Virginia Huth: Right, so you’re entirely right that it’s not a plebiscite. And if you just send in a letter with your opinion, as opposed to this is why it’s a bad idea, or this is its impact on me, it’s not going to hold a lot of weight. That being said, if a preponderance of comments come in that can affect the outcome of the regulation, because it also says this is affecting a lot more people or a lot more groups than we thought it did. So it’s not completely without weight to have a large volume of comments affect the outcome of the rulemaking. In that sense, one significant and meaningful comment will probably outweigh hundreds of comments that just say this is a bad idea.
Tom Temin: Present facts and ideas and not just simply drop this. And are there other modernizing efforts for rulemaking that might take congressional action, or maybe some update to the Administrative Procedures Act? Is that something that you’ve run into at this point?

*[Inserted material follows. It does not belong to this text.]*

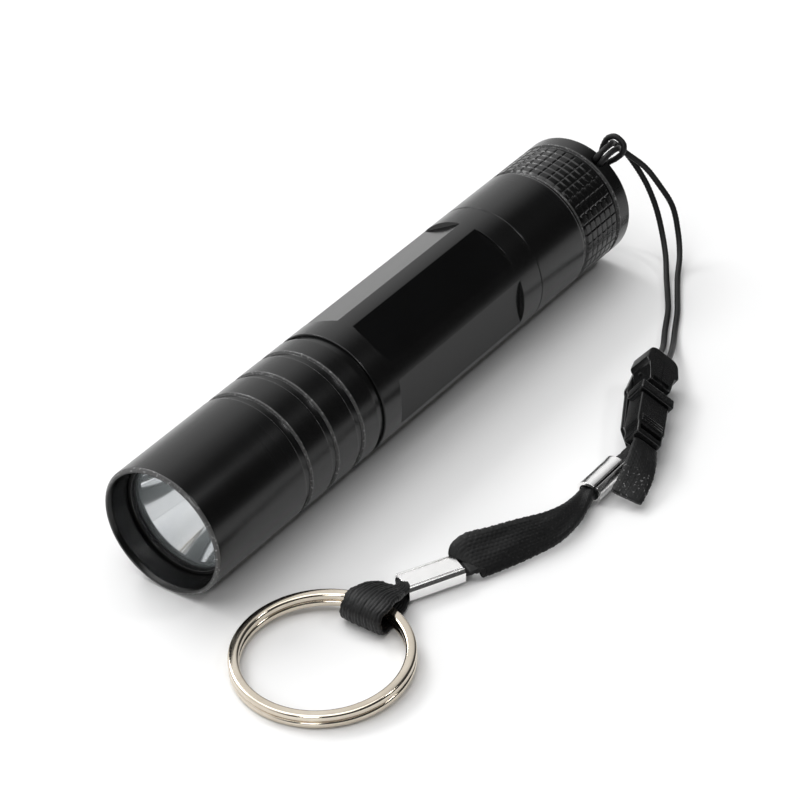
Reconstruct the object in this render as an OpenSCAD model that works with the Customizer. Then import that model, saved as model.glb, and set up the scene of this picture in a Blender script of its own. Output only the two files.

Virginia Huth: I have not really thought much about updates to the Administrative Procedure Act. It really is a pretty robust set of guidelines for the rulemaking process. However, as we are looking to modernize FDMS, we are looking at some pretty exciting opportunities I want to say, first off, customer service is our North Star and innovation is our compass. So as we’re looking to modernize FDMS, we’re looking at really innovative ways to be more flexible, use more scalable architecture. But the really exciting part is looking to support data analytics tools. There are three major goals overall to the modernization. One is, we do want to support government efficiency and accountability, just like we talked about to the Administrative Procedure Act. At the same point, we want to promote transparency in the rulemaking process for the public. And then finally, we want to save taxpayer dollars with improved operational efficiency down the road, because the system is so costly to maintain. But back to that government efficiency and accountability. There’s this vast regulatory framework that is incomprehensible by a single individual. The result is a somewhat stove piped approach to regulation, which can result in regulations and one agency being developed without awareness of the impact on regulations on other parts of government. Right now there is coordination, but it’s managed by humans who have to connect the dots. But new data analytics technology would really help us identify new opportunities for coordination across domains opportunity for streamlining, to help find areas of duplication or even contradiction in rulemaking,
Tom Temin: That could even help within an agency like EPA. If they do something in air, there might be something affected in water and they didn’t talk to each other.
Virginia Huth: Exactly. Sometimes I think there’s the Army Corps of Engineers, EPA, the Department of Interior, there’s water issues, hazardous issues, that cross-cut agencies.
Tom Temin: Virginia Huth is Deputy Associate Administrator for the Office of Regulation management at the GSA. Thanks so much for joining me.
Virginia Huth: It’s been my pleasure Tom, thank you so much.